Even back then the darkened cobble streets of Manhattan’s far West Side were a gathering place for gay men. There were numerous dark bars that discreetly accommodated a homosexual clientele. One such place was Scottish Annie’s, a safe haven for men who liked to wear skirts and dress as women. The dark bars on these dark, out-of-the-way streets were the perfect place for men to lead what often amounted to a second, hidden life.
Richard had nothing against homosexuals, he says, and didn’t seek them out, though his steely-eyed Jimmy Stewart good looks invariably drew gay men to him, and if they were too pushy he hurt them; indeed, he killed them. These murders had, he says, nothing to do with sex; they only had to do with someone being too pushy.
One evening, Richard was drinking in a bar near Grove Street and a man kept coming on to him….
“Look,” Richard finally said, “I ain’t into that, okay; go somewhere else, okay?”
But the guy, a tall gentleman with a military crew cut, wouldn’t take no for an answer. He was so insistent that Richard was forced to leave the bar. The guy followed him outside and propositioned him, saying, “I know you want to. Come on, come on, big guy.” Finally, after two blocks of this, Richard saw a loose cobblestone, picked it up, and struck the fellow in the head so hard that brain matter hit a store window.
“I fuckin’ told you to leave me alone,” Richard told the dead man, and walked on.
Richard came to realize that when he drank he became outright mean, and during most of these homicide forays into Manhattan he was drinking—certainly not drunk, but definitely buzzed. He told himself that he should drink less, and beer instead of whiskey. Richard also traveled to other places to kill people: Newark, Rhode Island, and Hoboken too. But those areas were less populated, people seemed more on the lookout, nosy, so Richard kept going back to Manhattan, enjoying the hubbub of his own private killing field.

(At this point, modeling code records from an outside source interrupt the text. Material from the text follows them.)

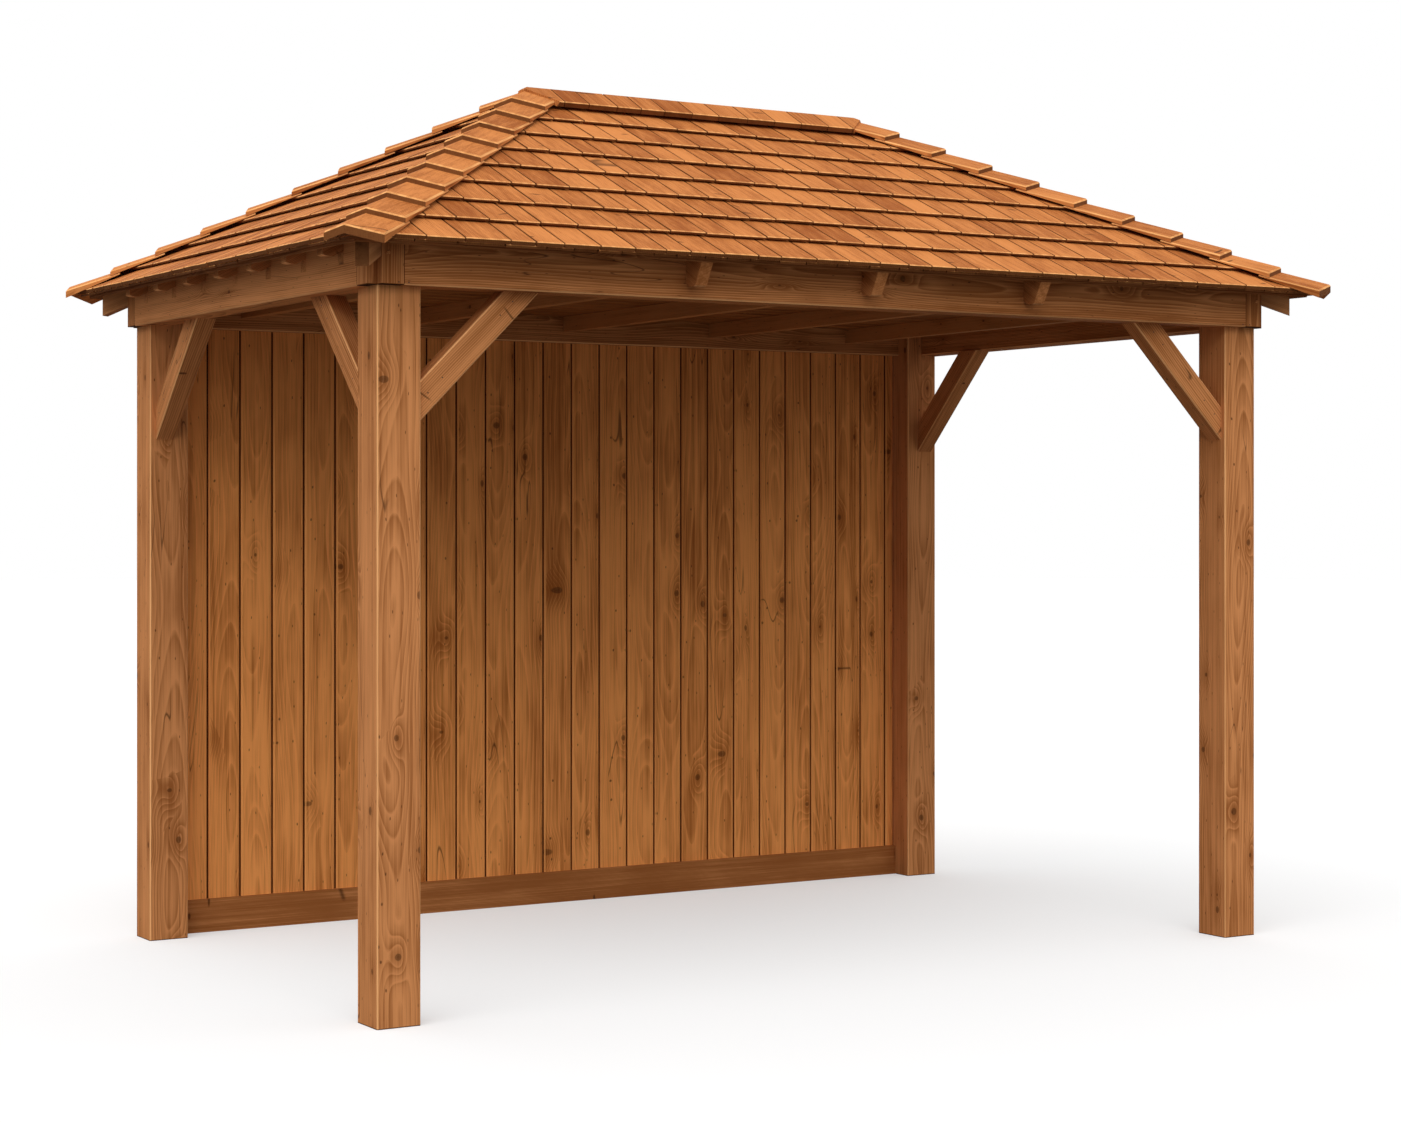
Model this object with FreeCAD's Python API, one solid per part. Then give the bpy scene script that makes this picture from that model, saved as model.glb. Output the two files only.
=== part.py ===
import FreeCAD, Part
import math
import os

os.makedirs("parts", exist_ok=True)

# Hipped cedar gazebo on four posts, with a boarded back wall. Millimetres, +Z up.
# Origin: centre of the footprint on the ground. X runs along the long side, the open front faces -Y.

# Frame: posts and ring beam
FRAME_LENGTH = 3660.0          # over the outer faces of the posts, along X
FRAME_WIDTH = 2200.0           # over the outer faces of the posts, along Y
POST_SIZE = 150.0
HEADROOM = 2320.0              # ground to the underside of the ring beam
BEAM_THICKNESS = 110.0
BEAM_HEIGHT = 170.0            # at its outer face, up to the underside of the deck
BEAM_PROUD = 35.0              # ring beam stands out past the post faces
ARRIS = 4.0                    # planed-off long edges of the posts and beams

# Knee braces
BRACE_LEG = 430.0              # reach of the long edge, along the beam and down the post
BRACE_FACE = 90.0
BRACE_DEPTH = 75.0
BRACE_SETBACK = 22.0           # behind the outer face of the post

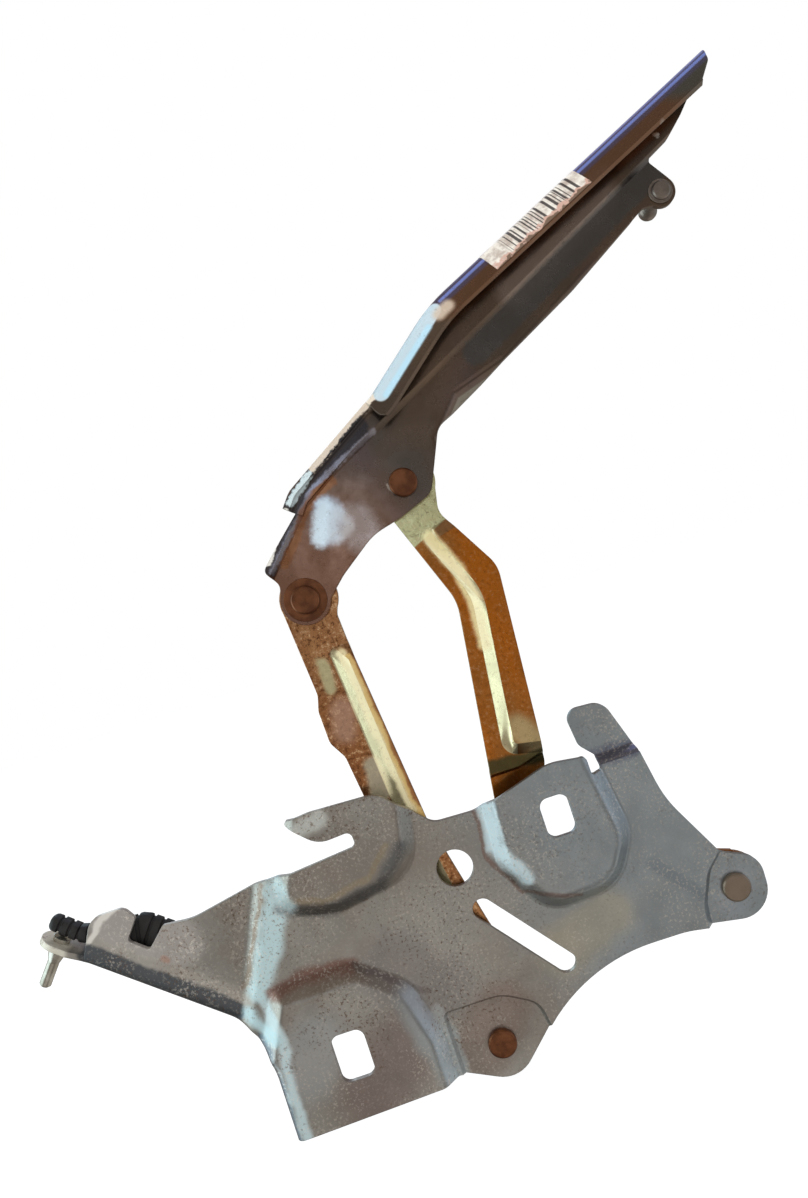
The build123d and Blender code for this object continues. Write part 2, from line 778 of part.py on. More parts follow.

Because, for the most part, Richard was murdering “throwaway people,” bums and hobos (and occasional gay men), the New York police did little, if anything, to solve these many sudden, impromptu killings.
No one cared.
“Let ’em kill each other,” a police captain told his detectives in the Tenth Precinct. There were no stakeouts set up, no curious detectives asking questions with a notebook in hand, and Richard quickly picked up on this, for he saw no extra police anywhere.
He didn’t kill someone every time he went to New York. There were times he just walked around, had a drink, thought over different schemes he had in his head. With the Coming Up Roses a thing of the past, and Carmine Genovese in jail on gambling charges, Richard was making far less money and was forced to take a menial job unloading trucks, a thing he didn’t like; but he always had his eye out for a score—something he could steal and turn into cash. He had a friend in the Teamsters union named Tony Pro who always made sure Richard had a job if he wanted to work. Richard still shot a lot of pool. The problem now was that most everyone knew how good a pool shark he was, so he was hard-pressed to find anyone willing to play him for money.
Then Linda became pregnant. Richard had no feelings about the pending birth. He did not love Linda, didn’t think she was a good homemaker. She was just a warm body in
the bed on cold Jersey City nights, a convenient way to get his rocks off. He wanted her to get an abortion. She wouldn’t. She didn’t believe in abortion. He threatened her. She still wouldn’t get one. Richard had no qualms about hitting Linda. He had been brought up in a household where the beating of women was the norm, and he struck Linda without a second thought if she annoyed him, which she did more and more often: she wanted to get married, he didn’t; she wanted him to get a straight job and hold it, he didn’t; she wanted him to stay home nights, he wanted to go out. Most of their disagreements were settled when Richard slapped her, said “Shut up!” out of the side of his thin-lipped mouth. He even tried to make her lose the baby by punching her in the stomach; that didn’t work. Her stomach became larger and larger still every week.
As cruel as Richard often was to Linda, he could be sweet and gentle—considerate to a fault. He brought her cute stuffed toys, freshly cut flowers, fancy candies and clothing. But the truth was Linda never knew what he would be like when he walked in the door, kind or mean, with a present or a slap. In the end, Richard wound up marrying Linda at city hall. He didn’t tell anyone he was getting married. He was doing it, he said, “for the kid’s sake.”
Richard had grown into a particularly moody young man, had extreme highs and lows. When he was in a bad mood—most of the time—he was outright dangerous to be around, for man or beast. By now most everyone in Jersey City and Hoboken knew all about Richard Kuklinski, how dangerous he was, and gladly gave him a wide berth, but he still got into altercations with men, which most often ended with Richard killing them.
For Richard, murder had become an integral part of everyday life…just as night followed day, and the tides moved in and out of the nearby Hudson River. Richard seemed to have the perfect disposition to kill people without reservation or remorse, indeed, without a second thought. Richard was always careful: if he got it into his head to kill someone, or hurt him, as he says, he tried to pick the time and place. Oddly enough, Richard was most dangerous when he was quiet. If someone did something to offend him and he stayed quiet, it was a good time to run for the hills. When he got angry, when murder filled his eyes, he always made this kind of slight clicking sound out of the left side of his mouth, a trait that would stay with him for the rest of his life.